Tanztheater

Der Baumstamm muss entzwei

Szene aus dem Theaterstück "The Iliad" von Felix M. Ott in der Tanzfabrik Berlin, 2014.
Nicht nur ein Baumstamm wird bei "The Iliad" von Felix M. Ott zerkleinert. © Tanzfabrik Berlin / Dieter Hartwig
Von Elisabeth Nehring · 17.07.2014
Erneut beschäftigt sich Theatermacher Felix M. Ott mit der griechischen Mythologie. Nach "Odyssey Complex" kommt jetzt "The Iliad" in Berlin auf die Bühne. Aber statt Kampf, Rache und Krieg arbeiten sich die Männer an Materialien wie einem Baumstamm ab.

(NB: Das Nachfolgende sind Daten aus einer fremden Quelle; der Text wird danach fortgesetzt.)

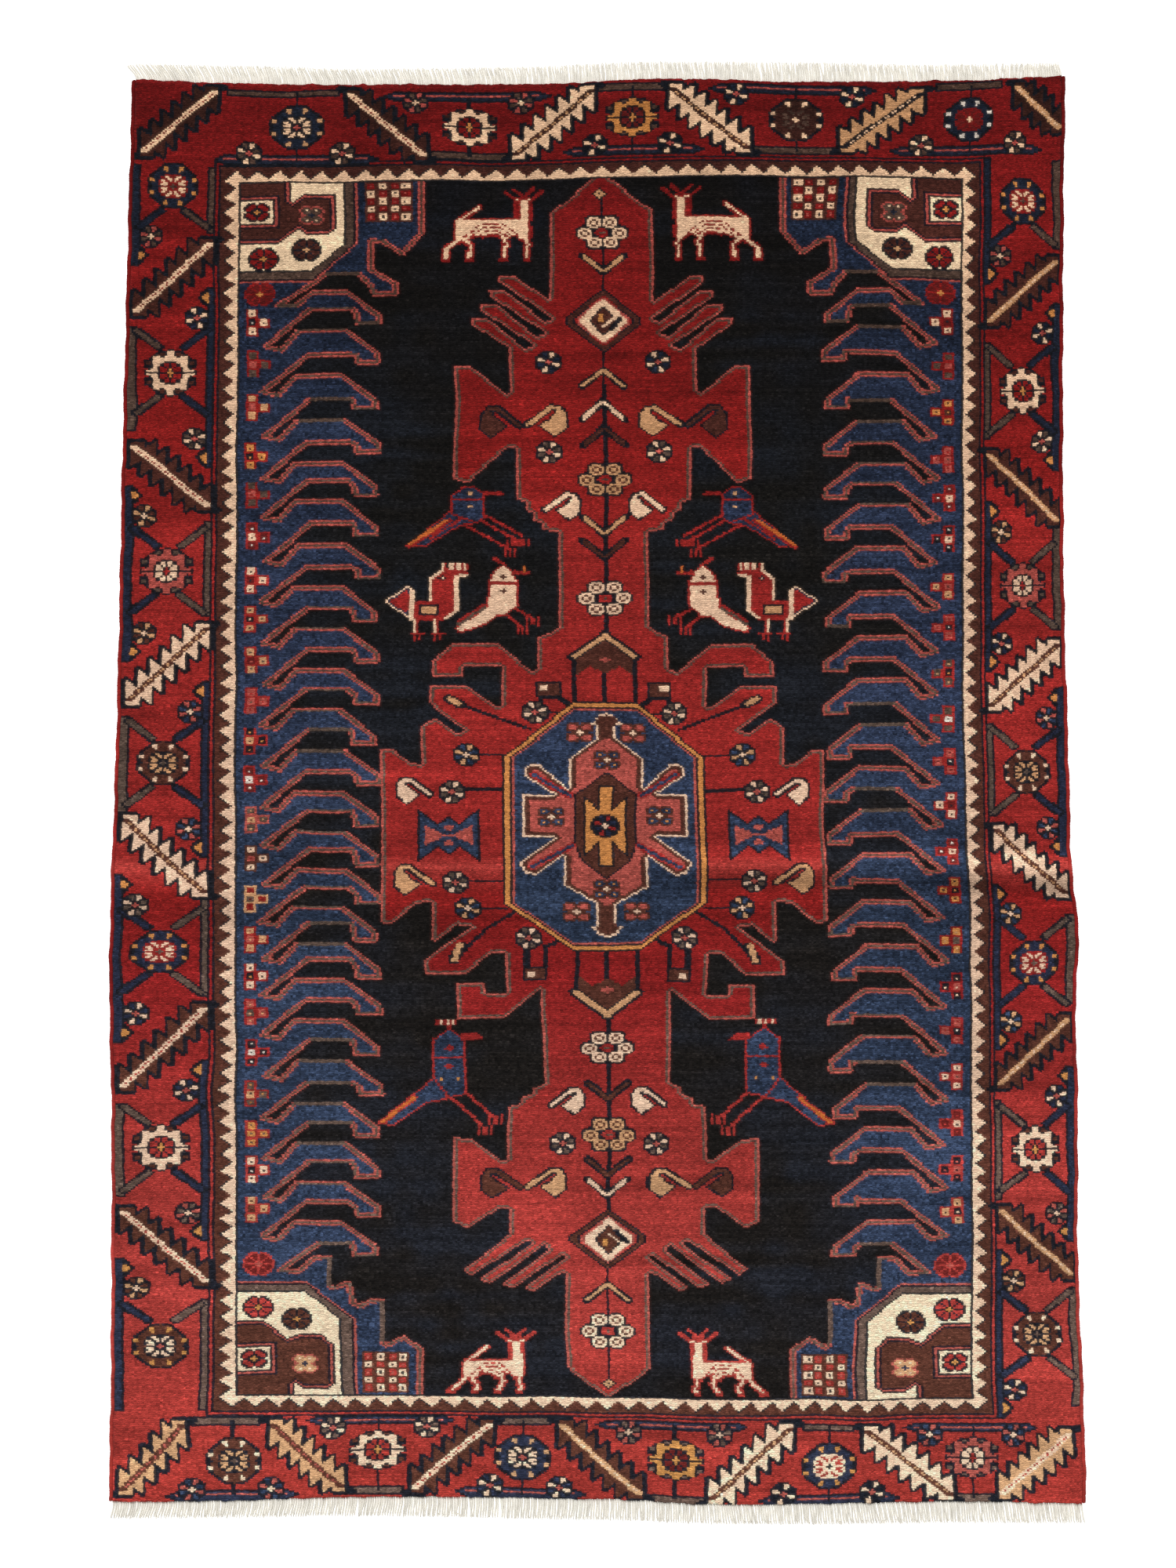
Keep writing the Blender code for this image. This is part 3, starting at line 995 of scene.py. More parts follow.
BOTTOM_CORNER = CornerDesign(
    band=[(-160, 678.4), (-123, 678.4), (-102.8, 699), (-102.8, 750), (-160, 750)],
    pale=[(-160, 683), (-123.5, 683), (-108, 700), (-108, 750), (-160, 750)],
    brown=[(-160, 700), (-140, 700.5), (-131, 711), (-126, 708), (-117, 708), (-111.6, 714.5)]
    + [(-111.6, 736), (-115, 740.5), (-124, 740.5), (-128.5, 736), (-129, 750), (-160, 750)],
    square_row=723.0,
    clover=(-124, 725.5),
    clover_wool=CAMEL,
    red_flower=(-143, 692),
    brown_flower=(-127, 699),
    brown_heart=GOLD,
    chequer=(-100.4, 718.5, -81, 742.5),
    columns=(-97.8, -93, -88.3, -83.6),
    rows=(721, 725.5, 730, 734.5, 739),
)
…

Nach seiner ersten Produktion "Odyssey Complex", in der der junge Theatermacher Felix M. Ott seinen zeitgenössischen Helden einmal durch die griechische Mythologie jagte und dabei ungeheures Gespür für die Wandlungsfähigkeit der Bühne bewies (So wurde aus einem schlichten Arbeitstisch ein Boot, mit dem Odysseus sich durch die Stürme der Weltmeere kämpfte; ein Mikrofonständer zum Ruder.) waren die Erwartungen an seine zweite abendfüllende Produktion groß.
In "The Iiad" wird hingegen kein bisschen gekämpft – weder innerlich noch äußerlich. Zwei Männer auf der Bühne, schwere Körper, Alltagskleidung. Arbeiter statt Krieger. Fast kein Bild von den vielen, die im Laufe des rund einstündigen Abends produziert werden, ist konkret auf Geschichten, Themen oder Motive der Ilias zu beziehen. Kampf, Zorn, Rache, Krieg, Konflikt, Täuschung – nichts von alledem klingt hier an.

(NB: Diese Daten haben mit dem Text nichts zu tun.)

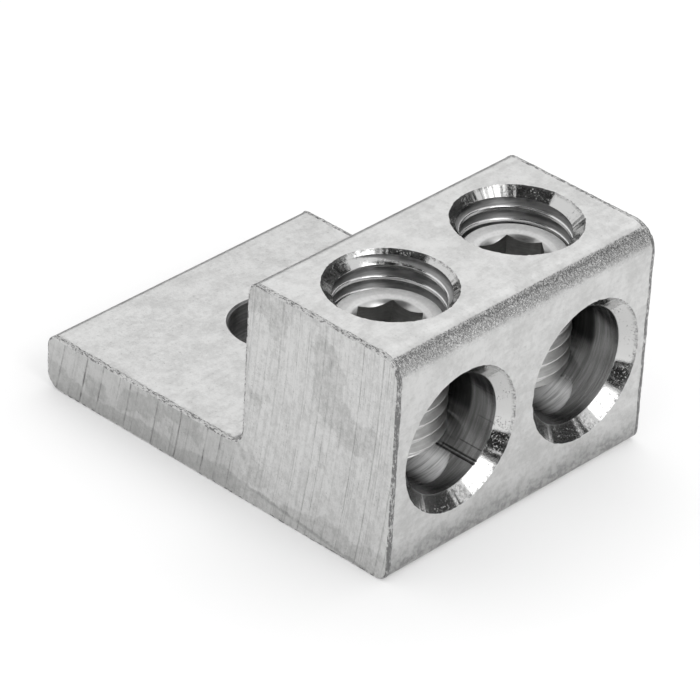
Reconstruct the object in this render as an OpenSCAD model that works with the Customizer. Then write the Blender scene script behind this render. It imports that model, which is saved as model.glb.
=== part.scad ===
// Dual conductor lug: a length of extruded L-shaped bar, sawn off square, with
// two wire bores drilled through its block, a set screw tapped down onto each
// wire, and a flat tongue that bolts down over one stud.
// Millimetres. The origin is on the stud hole's axis at the seat face, +Z is up,
// +Y runs from the wire entries to the tongue's end and +X along the bar.

/* [Bar] */
// Width of the lug between its two sawn ends
body_width = 32.4; // [31.8:0.1:40]
// Length over all, from the wire entry face to the tongue's end
body_length = 41.5; // [37:0.1:60]
// Length of the block that holds the wires
block_length = 17.4; // [16.4:0.1:21]
// Height of the block above the seat face
block_height = 22; // [19:0.1:26]
// Thickness of the tongue
tongue_thickness = 5.35; // [3.5:0.05:8]

/* [Bar edges] */
// Radius along the block's top edge above the wire entries
entry_top_radius = 2.4; // [0.4:0.1:3]
// Radius along the block's bottom edge below the wire entries
entry_foot_radius = 1.2; // [0.2:0.1:3]
// Radius along the block's top edge on the tongue's side
block_back_radius = 1.1; // [0.2:0.1:2.4]
// Radius of the fillet where the tongue meets the block
root_radius = 1.6; // [0.4:0.1:4]
// Radius along the upper edge of the tongue's end
tongue_top_radius = 1; // [0.2:0.1:1.8]
// Radius along the lower edge of the tongue's end
tongue_foot_radius = 1.7; // [0.2:0.1:3]

/* [Wire bores] */
// Diameter of each wire bore
wire_bore_diameter = 11.3; // [8:0.1:12]
// Height of the bores' axes above the seat face
wire_bore_height = 10.8; // [9:0.1:12.5]
// Distance between the two bores' axes
conductor_spacing = 15.9; // [14.6:0.1:16.8]
// Distance that the pair of bores stands right of the middle of the bar
bore_offset = 0.2; // [0:0.05:0.5]
// Depth of the chamfer at each bore's mouth
wire_mouth_chamfer = 1.2; // [0.1:0.1:1.3]
// Distance the drill runs on past the root fillet before it stops
drill_overtravel = 1; // [0.2:0.1:3]

/* [Tapped holes] */
// Nominal diameter of the screw thread
thread_diameter = 11.11; // [9:0.01:11.6]
// Pitch of the screw thread
thread_pitch = 1.27; // [0.7:0.01:1.75]
// Distance from the wire entry face to the screws' axes
screw_setback = 9; // [8.4:0.1:10.2]
// Depth of the chamfer at each tapped hole's mouth
tapped_mouth_chamfer = 0.75; // [0.1:0.05:1]
// Depth the tapped holes go on below the screws' points
thread_end_gap = 0.2; // [0.1:0.05:1.5]

/* [Set screws] */
// Length of each set screw
screw_length = 11.6; // [9:0.1:13]
// Depth of the screws' tops below the block's top
screw_recess = 3.25; // [1:0.05:5]
// Radial clearance between a screw and its tapped hole
running_clearance = 0.05; // [0.01:0.01:0.1]
// Width of the chamfer round a screw's top
crown_chamfer = 0.4; // [0.1:0.05:0.7]
// Width of the chamfer round the flat point that presses on the wire
point_chamfer = 0.55; // [0.1:0.05:2]
// Width across the flats of the hexagon socket
socket_across_flats = 5.55; // [4:0.01:6]
// Depth of the socket's flat walls
socket_depth = 5; // [3:0.1:6]
// Distance the countersunk rim of the socket stands outside its corners
socket_rim = 0.15; // [0.05:0.05:0.5]
// Step from the socket's flats in to the wall of its pilot drilling
pilot_step = 0.15; // [0.05:0.05:0.5]
// Angle the left screw was left turned to
left_screw_turn = 37; // [0:1:59]
// Angle the right screw was left turned to
right_screw_turn = 54; // [0:1:59]

/* [Stud hole] */
// Diameter of the stud hole in the tongue
stud_hole_diameter = 8.7; // [5:0.1:10.5]
// Distance from the wire entry face to the stud hole's axis
stud_setback = 29.2; // [27:0.1:32]
// Width of the broken edge round the top of the stud hole
stud_hole_break = 0.2; // [0.05:0.05:0.5]

/* [Hidden] */
$fn = 96;
// Length by which a cutter stands out of the metal that it cuts
slack = 1;
// Half of a twist drill's point angle
drill_half_angle = 59;
// Share of the pitch between a thread's nominal and pitch diameters
pitch_diameter_drop = 0.6495;

left_end = -body_width / 2 - bore_offset;
entry_face = -stud_setback;
left_axis = -conductor_spacing / 2;
right_axis = conductor_spacing / 2;

wire_bore_radius = wire_bore_diameter / 2;
wire_bore_run = block_length + root_radius + drill_overtravel;

// The plain hole and shank stand for the thread at its pitch diameter
thread_radius = (thread_diameter - pitch_diameter_drop * thread_pitch) / 2;
shank_radius = thread_radius - running_clearance;
crown_radius = shank_radius - crown_chamfer;
point_radius = shank_radius - point_chamfer;

screw_top = block_height - screw_recess;
screw_point = screw_top - screw_length;
tapped_end = min(screw_point - thread_end_gap, wire_bore_height);

socket_corner_radius = socket_across_flats / sqrt(3);
socket_rim_radius = socket_corner_radius + socket_rim;
pilot_radius = socket_across_flats / 2 - pilot_step;

function drill_point_length(radius) = radius / tan(drill_half_angle);

// The cusp between a corner towards +X and +Y and the arc that touches both of
// its sides: a rounding takes it off, and a fillet adds it
module corner_cusp(radius) {
    difference() {
        translate([-slack, -slack]) square(radius + slack);
        translate([radius, radius]) circle(radius);
    }
}

// Section of the bar, with the wire entry face at X = 0 and the seat at Y = 0
module bar_section() {
    rounded_corners = [
        [[0, 0], 0, entry_foot_radius],
        [[body_length, 0], 90, tongue_foot_radius],
        [[body_length, tongue_thickness], 180, tongue_top_radius],
        [[block_length, block_height], 180, block_back_radius],
        [[0, block_height], 270, entry_top_radius]
    ];
    difference() {
        union() {
            square([block_length, block_height]);
            square([body_length, tongue_thickness]);
            translate([block_length, tongue_thickness]) corner_cusp(root_radius);
        }
        for (corner = rounded_corners)
            translate(corner[0]) rotate(corner[1]) corner_cusp(corner[2]);
    }
}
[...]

Sägen, bauen, schleppen und auseinandernehmen: Szene aus "The Iliad" von Felix M. Ott.
Sägen, bauen, schleppen und auseinandernehmen: Szene aus "The Iliad" von Felix M. Ott.© Tanzfabrik Berlin / Dieter Hartwig
Schwarze Riesenpilaster und waghalsige Holzkonstruktionen
Ott führt uns zwei Männer im Gleichklang vor, die sich vor allem an Material abarbeiten. Der Baumstamm muss entzwei gehackt, die rückwärtige Bühnenwand einmal komplett auseinander genommen werden. Aus den verbliebenen Fragmenten werden immer neue Objekte und neue Räume konstruiert: zwei quadratische Kästen, zwei schwarze Riesenpilaster, waghalsige Holzkonstruktionen.
In größter Ruhe und immer in Symmetrie zueinander bedienen die Männer Äxte, Akkuschrauber, Werkzeuge aller Art. Die Bühne ist im stetigen Wandel und Werden, bespielt wird sie allerdings nicht; die beiden Bühnenprotagonisten sind zwar Ausführende, werden aber niemals zu Handelnden – auch wenn immer wieder Momente erzeugt werden, die den Beginn eines Stückes suggerieren.
Bei alledem zeigt Ott wieder seine Meisterschaft im Umgang mit allen Bühnenmitteln: Licht, Sound, Wind – alles erscheint fein aufeinander abgestimmt, präzise eingesetzt. Auch wenn die Iliad eine gewisse Ratlosigkeit hinterlässt, ist der junge Regisseur eine der großen Theaterhoffnungen der Zukunft.